Can't think of any novels for you, but I guess I would just second Alanmt's advice.


----------



## JosephB (Feb 13, 2009)

Name the character Pat.


----------



## SparkyLT (Feb 13, 2009)

JosephB said:


> Name the character Pat.


Or Jessy, while we're being smart alecks :roll:


----------



## seigfried007 (Feb 13, 2009)

Actually, when I hear 'partner', I generally assume one of the same sex (esp if character is female) because, otherwise, the partner is usually referred to as a 'boyfriend'. "Partner" tends to be used by more passive or reserved people.


----------



## S1E9A8N5 (Feb 13, 2009)

> I have a (rather minor, I admit) character who simply mentions her "partner". People'll probably assume said partner is male, so I haven't decided yet if we'll actually meet her.


 
If a girl or guy refers to their love interest as "partner", I would assume their bisexual or gay and are talking about the same sex. I don't know why any _straight_ couple would refer to their girlfriend or boyfriend as "partner". But maybe it's just me. :-k


----------



## dwellerofthedeep (Feb 13, 2009)

Make the character as neutral as possible to everyone else or make them react in similar ways to everyone.  That doesn't sound right.  Basically, I think simply not filling in some of the blanks is a good way to start.


----------



## SparkyLT (Feb 13, 2009)

To Seig and S1E9A8N5: Okok, I got the point, guys. This partner was first though to be a business partner, in my defense. The conversation went thusly, if you must know (it's a script):

Fang: My partner . . . is supposed to be meeting me here tomorrow.

Küren: But…?

Fang: Well, Nova’s working in Enforcer [police] space right now. There’s always that danger of never coming back. See, we split up for work, and meet together outside Enforcer space. We don’t have much time together before one of us is hired away again.

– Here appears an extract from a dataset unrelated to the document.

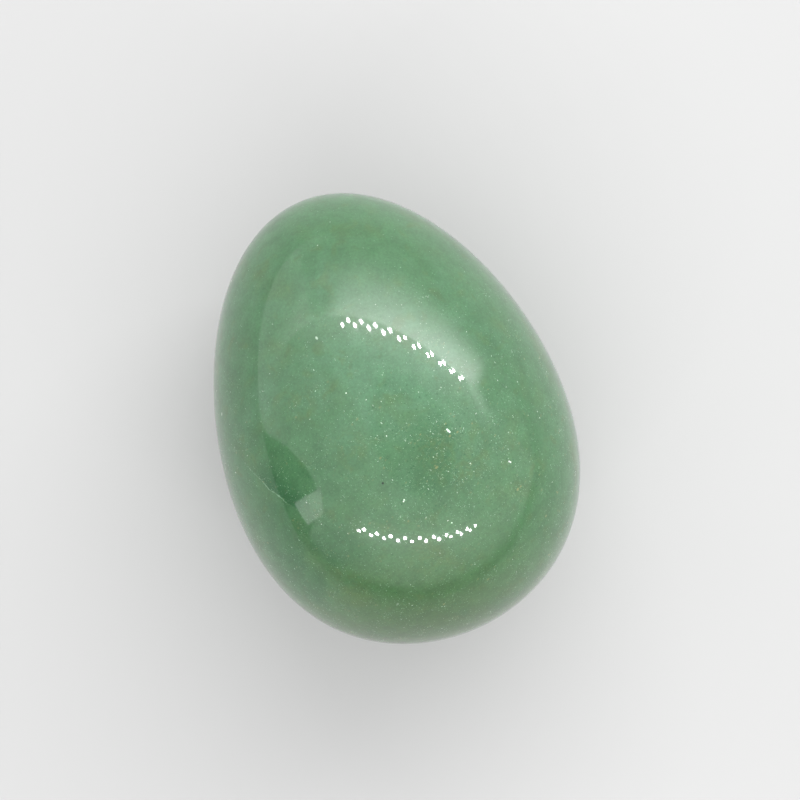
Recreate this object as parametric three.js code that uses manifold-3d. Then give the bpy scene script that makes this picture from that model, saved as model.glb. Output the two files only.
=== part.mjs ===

Küren: Why don’t you just take jobs for two?

[Explaination stuff that would make no sense.]

Küren: So, then…how can you be partners?

Fang (blinks in confusion): I didn’t mean—oh. No, no, no, I didn’t mean work partners. We’re engaged.


----------



## seigfried007 (Feb 13, 2009)

Alan and dwellerofthedeep had really good ideas. 

Flirting with no one gives no clues, so you can have whatever the case is pop out as a surprise later. Flirting with everyone usually is understood as bi, so if you do it subtly it won't come off as much of a shock, but will be ambiguous enough for some. You're better off downplaying the hints with the character's seen actions and playing them up from backstage (second- or third-hand observations)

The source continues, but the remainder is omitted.